4. Zachowanie charakteru dni świętych (niedziela!) i tzw. „mocnych" okresów liturgicznych: Adwentu, Wielkiego Postu. Powstrzymanie się od niekoniecznych zajęć, od (korzystania z) handlu, od załatwiania „biznesu" w dni należące w szczególny sposób do Pana (Dies Dominica). Odmowa uczestniczenia w rozrywkowych imprezach w Wielkim Poście, także gdy kuszą „charytatywnym" celem. Przypomnienie o pokutnym charakterze większości piątków w roku – także w krajach, gdzie episkopaty zdecydowały się na zniesienie abstynencji od pokarmów mięsnych: „Okresy i dni pokuty w ciągu roku liturgicznego (Okres Wielkiego Postu, każdy piątek jako wspomnienie śmierci Pana) są w Kościele specjalnym czasem praktyki pokutnej" (Katechizm KK, 1438). Opieranie się komercjalizacji Adwentu i zamieniania go na wielotygodniowy jarmark „świętomikołajowy".
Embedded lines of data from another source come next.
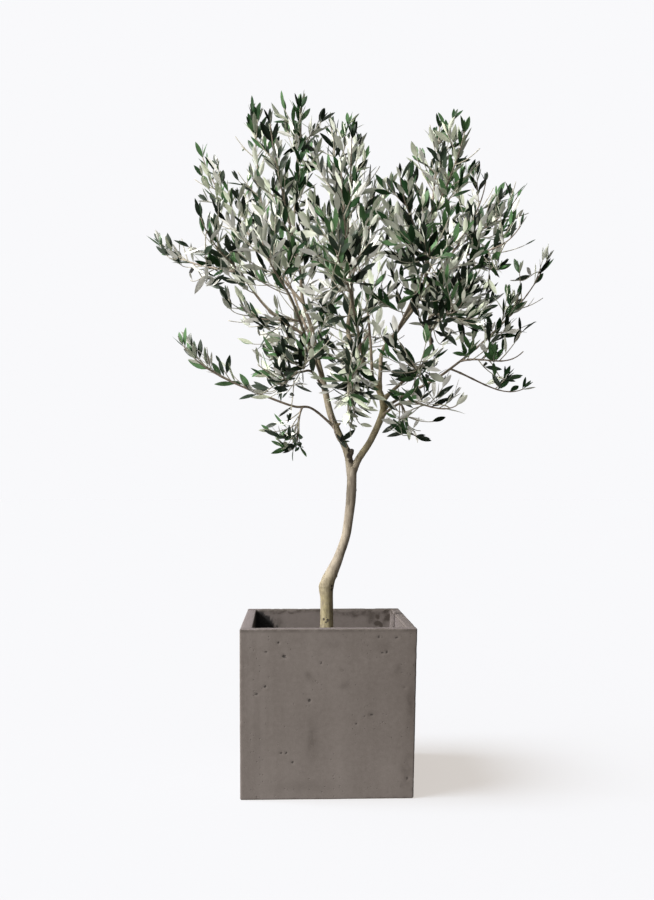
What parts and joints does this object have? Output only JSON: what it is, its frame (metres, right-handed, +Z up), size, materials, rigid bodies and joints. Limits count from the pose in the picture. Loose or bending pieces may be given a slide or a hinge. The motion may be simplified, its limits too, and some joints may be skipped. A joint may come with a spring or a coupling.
{
  "type": "potted olive tree",
  "caption": "Young olive tree with a forked trunk and an open crown of slim leaves, in a square cast planter with soil.",
  "frame": {"origin": "centre of the planter's flat underside, on the ground", "axes": "+Z up along the tree, -Y towards the viewer of the picture, +X to that viewer's right"},
  "size_m": [0.9997, 0.828, 1.6369],
  "materials": {
    "cast_clay": "matt cast surface with small pores",
    "potting_soil": "crumbly",
    "olive_bark": "smooth young bark with small scars",
    "olive_leaf": "satin above, matt and silvery below"
  },
  "bodies": {
    "root": {"planter": "cast_clay", "potting_soil": "potting_soil", "trunk": "olive_bark", "bough_left": "olive_bark", "bough_right": "olive_bark", "limb_low_left": "olive_bark", "limb_left_arm": "olive_bark", "limb_left_rise": "olive_bark", "limb_front_left": "olive_bark", "limb_back_left": "olive_bark", "limb_inner_left": "olive_bark", "limb_low_right": "olive_bark", "limb_right_low": "olive_bark", "limb_right_mid": "olive_bark", "limb_right_rise": "olive_bark", "limb_back_mid": "olive_bark", "limb_front_mid": "olive_bark", "limb_front_right": "olive_bark", "limb_back_right": "olive_bark", "limb_right_far": "olive_bark", "foliage_low_left": "olive_leaf", "foliage_hanging": "olive_leaf", "foliage_left_reach": "olive_leaf", "foliage_left_shoulder": "olive_leaf", "foliage_left_crest": "olive_leaf", "foliage_top_left": "olive_leaf", "foliage_top_left_inner": "olive_leaf", "foliage_summit": "olive_leaf", "foliage_top_mid": "olive_leaf", "foliage_top_mid_right": "olive_leaf", "foliage_saddle": "olive_leaf", "foliage_right_crown": "olive_leaf", "foliage_right_peak": "olive_leaf", "foliage_right_peak_outer": "olive_leaf", "foliage_right_shoulder_high": "olive_leaf", "foliage_right_shoulder": "olive_leaf", "foliage_right_mid": "olive_leaf", "foliage_right_reach": "olive_leaf", "foliage_right_low": "olive_leaf", "foliage_right_droop": "olive_leaf", "foliage_low_right_curve": "olive_leaf", "foliage_low_right_hang": "olive_leaf", "foliage_left_inner": "olive_leaf", "foliage_left_droop": "olive_leaf", "foliage_inner_hang": "olive_leaf", "foliage_front_left": "olive_leaf", "foliage_front_mid": "olive_leaf", "foliage_front_right": "olive_leaf", "foliage_front_high": "olive_leaf", "foliage_front_right_low": "olive_leaf", "foliage_mid_right": "olive_leaf", "foliage_back_left": "olive_leaf", "foliage_back_left_low": "olive_leaf", "foliage_back_mid": "olive_leaf", "foliage_back_low": "olive_leaf", "foliage_back_right": "olive_leaf", "foliage_back_right_low": "olive_leaf", "foliage_under_left": "olive_leaf", "foliage_under_mid": "olive_leaf", "foliage_under_right": "olive_leaf"}
  },
  "joints": []
}
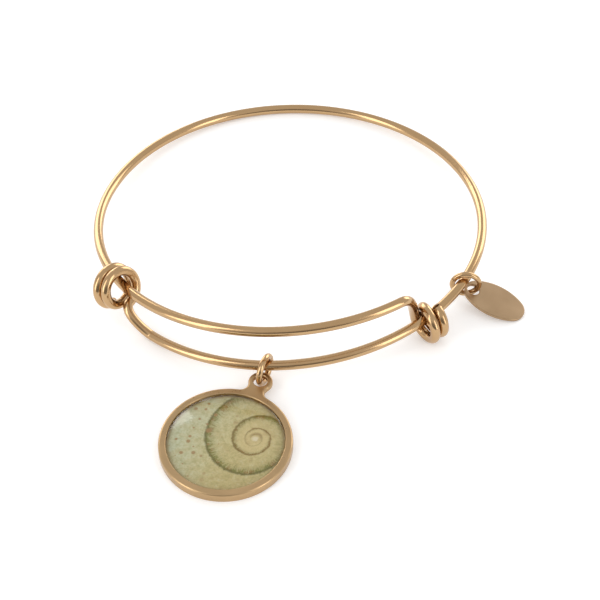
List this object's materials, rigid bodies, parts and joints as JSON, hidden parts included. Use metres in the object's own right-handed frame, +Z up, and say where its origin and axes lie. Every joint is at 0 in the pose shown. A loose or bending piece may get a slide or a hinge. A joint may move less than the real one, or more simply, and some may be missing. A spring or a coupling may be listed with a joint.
{
  "type": "charm bangle",
  "caption": "Expandable wire bangle, coiled at each end round its own overlap, with a domed round charm and a small oval tag hanging from it on jump rings.",
  "frame": {"origin": "on the surface the bangle lies on, under the middle of the ring", "axes": "+Z up, out of the ring; -Y toward the overlap and the charm; +X to the right, toward the tag"},
  "size_m": [0.073, 0.0901, 0.0118],
  "materials": {
    "gold_wire": "polished, plated in a warm gold tone",
    "satin_gold": "satin, plated in a warm gold tone",
    "print": "printed picture under the dome",
    "clear_dome": "clear and polished"
  },
  "bodies": {
    "root": {"bangle_wire": "gold_wire", "charm_ring": "gold_wire", "charm_frame": "satin_gold", "charm_print": "print", "charm_dome": "clear_dome", "tag_ring": "gold_wire", "oval_tag": "satin_gold"}
  },
  "joints": []
}
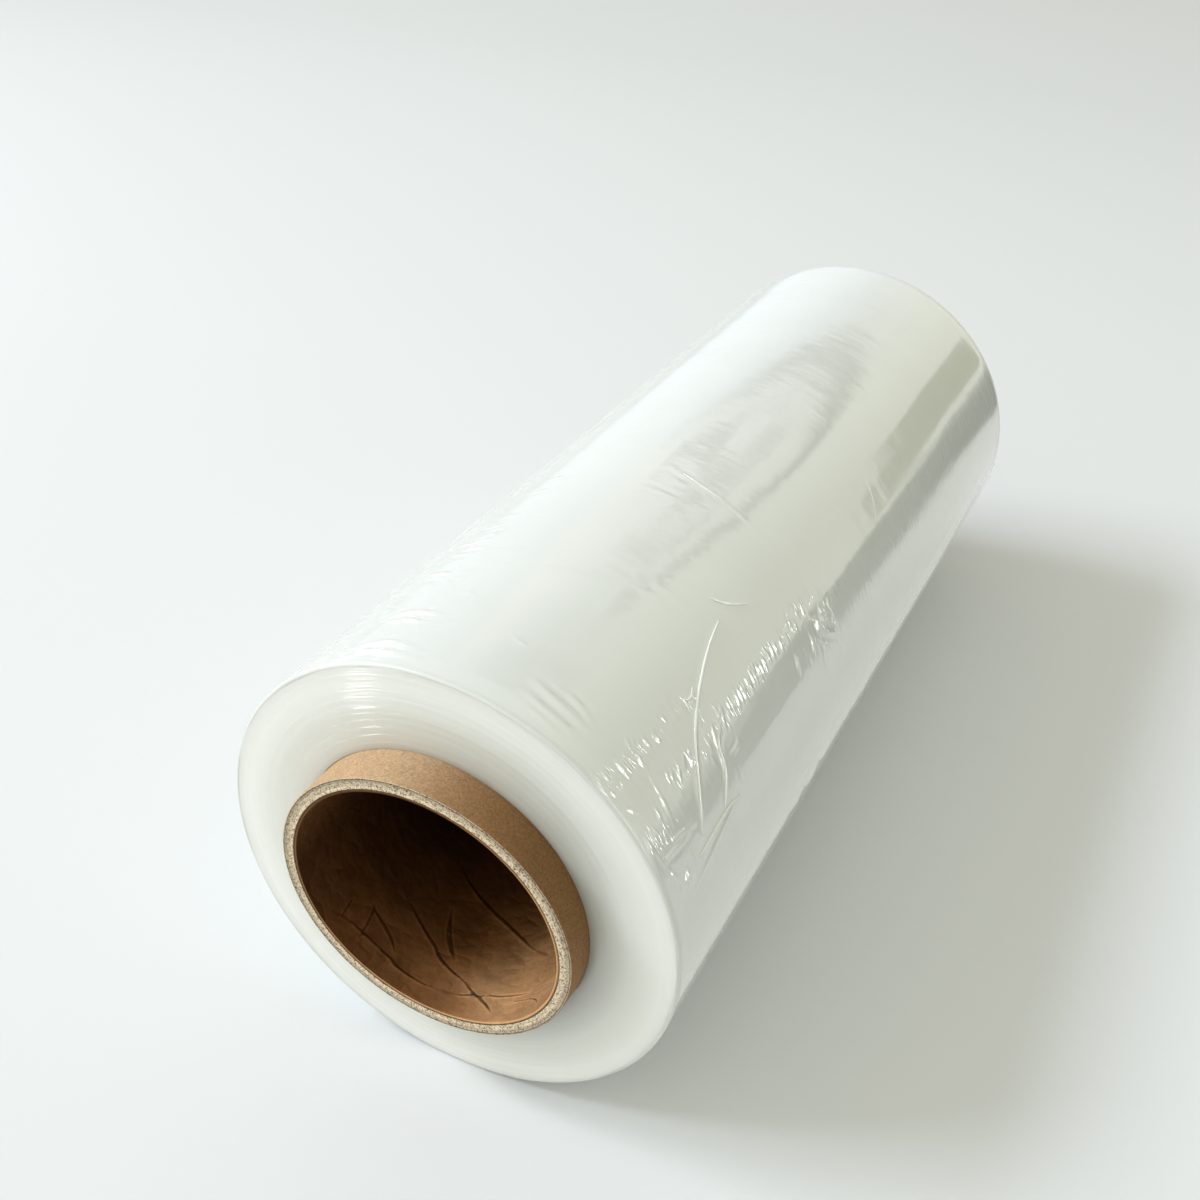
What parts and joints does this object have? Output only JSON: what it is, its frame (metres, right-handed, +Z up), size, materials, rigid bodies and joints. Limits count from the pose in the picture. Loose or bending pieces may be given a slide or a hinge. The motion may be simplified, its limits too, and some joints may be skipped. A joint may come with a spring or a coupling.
{
  "type": "stretch wrap roll",
  "caption": "Roll of clear stretch film wound on a paper core whose ends stand out of the film, lying on its side.",
  "frame": {"origin": "on the floor under the middle of the roll, which lies on the flat spot of its side", "axes": "+Y along the roll's axis from the front end to the far end, +Z up"},
  "size_m": [0.134, 0.346, 0.1341],
  "materials": {
    "core_board": "matt kraft board",
    "stretch_film": "glossy milky film"
  },
  "bodies": {
    "root": {"core_tube": "core_board", "wound_film": "stretch_film"}
  },
  "joints": []
}
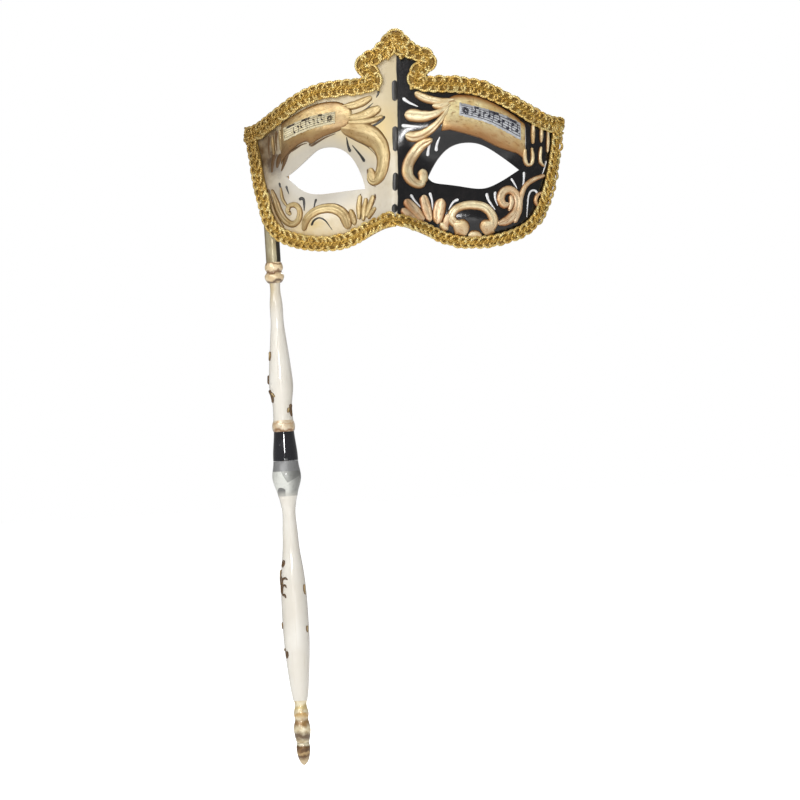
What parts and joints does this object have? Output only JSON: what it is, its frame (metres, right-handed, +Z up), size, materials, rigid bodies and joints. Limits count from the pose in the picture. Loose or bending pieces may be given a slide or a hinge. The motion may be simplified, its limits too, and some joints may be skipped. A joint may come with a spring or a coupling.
{
  "type": "venetian masquerade mask on a stick",
  "caption": "Half face masquerade mask with crown peak, raised gilt scrolls and looped gold braid, held on a turned two-part stick that unscrews and lifts out of a socket behind the mask.",
  "frame": {"origin": "grip point on the axis of the lower spindle, where the hand holds the stick", "axes": "+Z up along the stick, the mask's face looks along -Y, the mask lies on the +X side of the stick"},
  "size_m": [0.1804, 0.065, 0.407],
  "materials": {
    "papier_mache": "papier mache, one half ivory and one half gloss black lacquer",
    "gilt_relief": "gold paint over raised paste, rubbed with brown",
    "gold_braid": "looped metallic gimp braid",
    "printed_paper": "aged paper with printed staves",
    "pine": "bare sanded pine",
    "gilt_wood": "turned wood, antique gold paint",
    "ivory_lacquer": "turned wood, ivory lacquer with painted scrolls",
    "black_lacquer": "turned wood, gloss black lacquer",
    "silver_leaf": "turned wood, patched silver leaf",
    "brass": "brushed brass"
  },
  "bodies": {
    "lower_stick": {"finial_drop": "gilt_wood", "finial_cup": "gilt_wood", "lower_spindle": "ivory_lacquer", "silver_knop": "silver_leaf"},
    "upper_stick": {"threaded_stud": "brass", "black_barrel": "black_lacquer", "lower_collar": "gilt_wood", "upper_spindle": "ivory_lacquer", "upper_collar": "gilt_wood", "top_rod": "gilt_wood"},
    "mask": {"braid_brow_left": "gold_braid", "braid_brow_right": "gold_braid", "braid_crown": "gold_braid", "braid_lower_left": "gold_braid", "braid_lower_right": "gold_braid", "brow_leaves_left": "gilt_relief", "brow_leaves_right": "gilt_relief", "brow_plate_left": "gilt_relief", "brow_plate_right": "gilt_relief", "cheek_arch_left": "gilt_relief", "cheek_arch_right": "gilt_relief", "cheek_curl_left": "gilt_relief", "cheek_curl_right": "gilt_relief", "fan_leaves_left": "gilt_relief", "fan_leaves_right": "gilt_relief", "mask_shell": "papier_mache", "music_strip_left": "printed_paper", "music_strip_right": "printed_paper", "nose_scroll_left": "gilt_relief", "nose_scroll_right": "gilt_relief", "socket_saddle": "pine", "socket_strap": "brass", "socket_tube": "brass", "strap_pins": "brass"}
  },
  "joints": [
    {"name": "stick_unscrew", "type": "hinge", "parent": "lower_stick", "child": "upper_stick", "pos_m": [0, 0, 0.0998], "axis": [0, 0, 1], "continuous": true},
    {"name": "mask_pull", "type": "slide", "parent": "upper_stick", "child": "mask", "axis": [0, 0, 1], "range_m": [0, 0.033]}
  ]
}
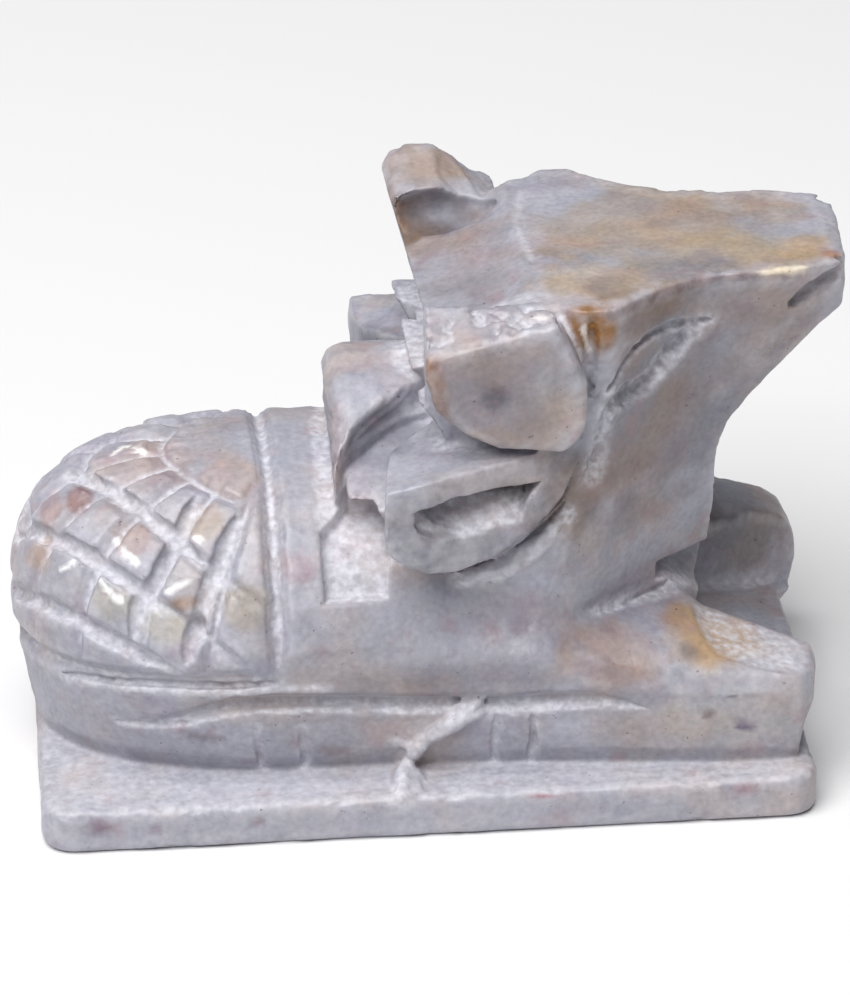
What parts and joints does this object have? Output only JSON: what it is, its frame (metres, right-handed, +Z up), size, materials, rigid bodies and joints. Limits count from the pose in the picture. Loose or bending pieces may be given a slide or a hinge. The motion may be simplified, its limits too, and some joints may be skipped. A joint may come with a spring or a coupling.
{
  "type": "carved stone bull figure",
  "caption": "Small seated bull carved together with its plinth in mottled soapstone: quilted saddle cloth, hump, blunt horns, drooping ears and folded legs.",
  "frame": {"origin": "centre of the plinth's underside", "axes": "+X from the tail to the muzzle, +Y to the bull's left, +Z up"},
  "size_m": [0.0693, 0.0384, 0.0464],
  "materials": {
    "soapstone": "hand rubbed, satin, with rough chisel marks"
  },
  "bodies": {
    "root": {"carved_nandi_bull": "soapstone"}
  },
  "joints": []
}
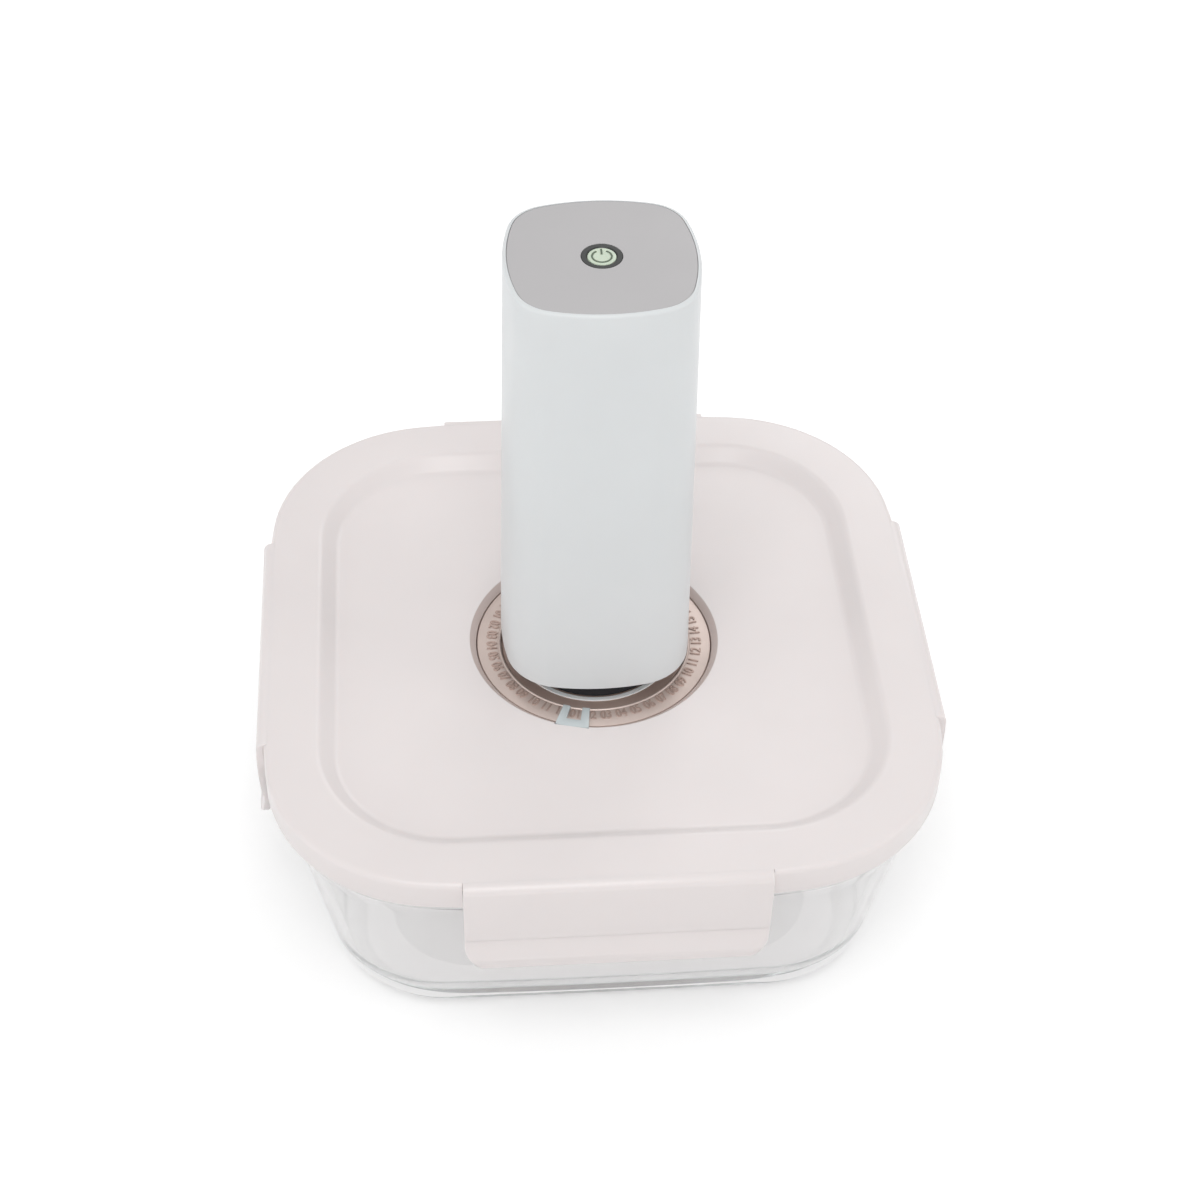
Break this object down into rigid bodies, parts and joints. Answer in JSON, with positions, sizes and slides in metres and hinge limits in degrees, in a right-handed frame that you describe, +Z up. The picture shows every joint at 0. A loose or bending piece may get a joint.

5. Budowanie, wspieranie i promowanie elit chrześcijańskich. Wśród organizacji i grup, i inicjatyw parafialnych, obok pobożnościowych i czysto modlitewnych, powinny być takie, które zajmują się pogłębianiem nauki Kościoła, analizą nowych dokumentów watykańskich, dostarczaniem intelektualnego uzasadnienia dla wiary, tak by pomóc w udzielaniu odpowiedzi na egzystencjalne pytania współczesnego człowieka. Katecheza dla dorosłych, dyżury duszpasterskie w określonym czasie w tygodniu (poza sprawami biurowymi), trybuny teologiczne – to tylko kilka przykładów propozycji w tym kierunku.
To nie jest program na jeden konkretny rok. To stałe budowanie i umacnianie fundamentów dla wszelkich innych programów i długofalowych działań, np. dla programu duszpasterskiego na rok 2009/2010 zaproponowanego przez Episkopat Polski: „Bądźmy świadkami Miłości".